■ TASK DIRECTIONS:
Please list all lines of the material below in which the string "bodies" occurs.
*****
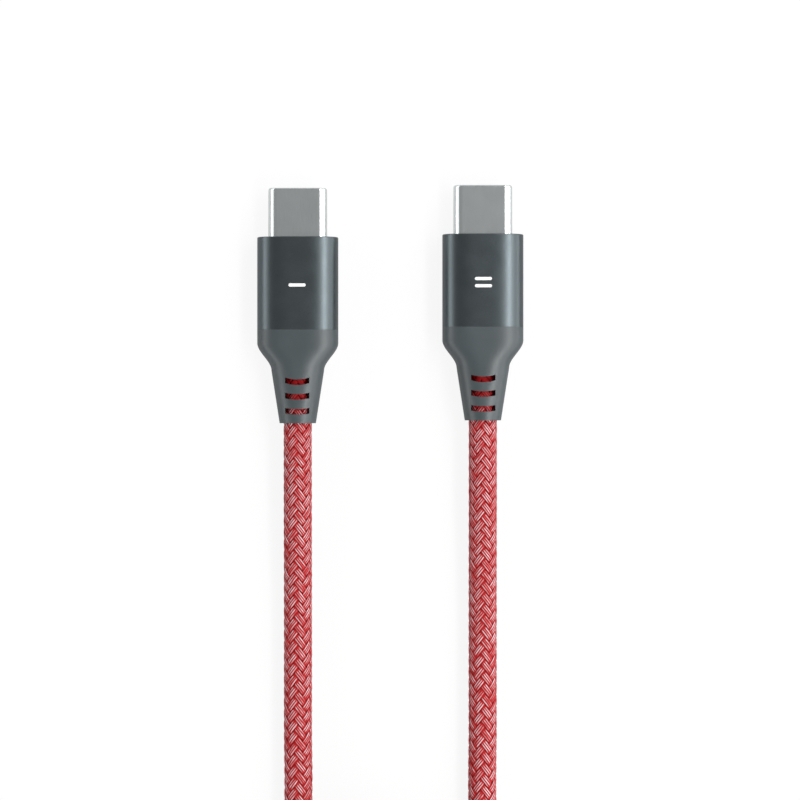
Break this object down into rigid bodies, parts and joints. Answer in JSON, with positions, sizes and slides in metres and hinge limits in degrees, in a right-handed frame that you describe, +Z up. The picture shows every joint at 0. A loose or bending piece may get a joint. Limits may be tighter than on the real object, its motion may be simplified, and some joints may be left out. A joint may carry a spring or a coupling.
{
  "type": "usb-c charging cable",
  "caption": "Braided charging cable with a flat metal USB-C plug and slotted rubber boot at each end, spare cord folded in a tied hank.",
  "frame": {"origin": "on the surface that the plugs lie on, midway between the two plugs across and along", "axes": "+Y along both plugs towards their tips, +X from plug A to plug B, +Z up through the plugs' flat faces"},
  "size_m": [0.0454, 0.1796, 0.0109],
  "materials": {
    "shell_steel": "drawn and nickel plated, satin",
    "insulator_plastic": "moulded black",
    "spring_steel": "stamped spring sheet",
    "contact_gold": "gold plated",
    "board_laminate": "green solder mask",
    "capacitor_ceramic": "fired ceramic",
    "chip_plastic": "moulded black",
    "can_steel": "stamped tin plate",
    "crimp_brass": "rolled",
    "core_shield": "foil and tinned braid",
    "power_wire_skin": "extruded insulation, red and black",
    "signal_wire_skin": "extruded insulation, green, white and blue",
    "mould_plastic": "moulded, natural white",
    "housing_aluminium": "bead blasted and anodised dark slate grey",
    "boot_rubber": "moulded matte grey thermoplastic rubber",
    "cord_braid": "braided red yarn",
    "tie_fabric": "woven hook-and-loop strap"
  },
  "bodies": {
    "root": {"shell_a": "shell_steel", "insulator_a": "insulator_plastic", "latch_plate_a": "spring_steel", "upper_contacts_a": "contact_gold", "lower_contacts_a": "contact_gold", "ground_springs_a": "spring_steel", "board_a": "board_laminate", "capacitors_a": "capacitor_ceramic", "id_chip_a": "chip_plastic", "upper_can_a": "can_steel", "lower_can_a": "can_steel", "crimp_ring_a": "crimp_brass", "cable_core_a": "core_shield", "power_wires_a": "power_wire_skin", "signal_wires_a": "signal_wire_skin", "inner_mould_a": "mould_plastic", "housing_a": "housing_aluminium", "boot_a": "boot_rubber", "cord_tail_a": "cord_braid", "shell_b": "shell_steel", "insulator_b": "insulator_plastic", "latch_plate_b": "spring_steel", "upper_contacts_b": "contact_gold", "lower_contacts_b": "contact_gold", "ground_springs_b": "spring_steel", "board_b": "board_laminate", "capacitors_b": "capacitor_ceramic", "upper_can_b": "can_steel", "lower_can_b": "can_steel", "crimp_ring_b": "crimp_brass", "cable_core_b": "core_shield", "power_wires_b": "power_wire_skin", "signal_wires_b": "signal_wire_skin", "inner_mould_b": "mould_plastic", "housing_b": "housing_aluminium", "boot_b": "boot_rubber", "cord_tail_b": "cord_braid", "cable_lead_a": "cord_braid", "cable_hank": "cord_braid", "cable_lead_b": "cord_braid", "hank_tie": "tie_fabric"}
  },
  "joints": []
}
*****
■ FULL RESPONSE:
Break this object down into rigid bodies, parts and joints. Answer in JSON, with positions, sizes and slides in metres and hinge limits in degrees, in a right-handed frame that you describe, +Z up. The picture shows every joint at 0. A loose or bending piece may get a joint. Limits may be tighter than on the real object, its motion may be simplified, and some joints may be left out. A joint may carry a spring or a coupling.
  "bodies": {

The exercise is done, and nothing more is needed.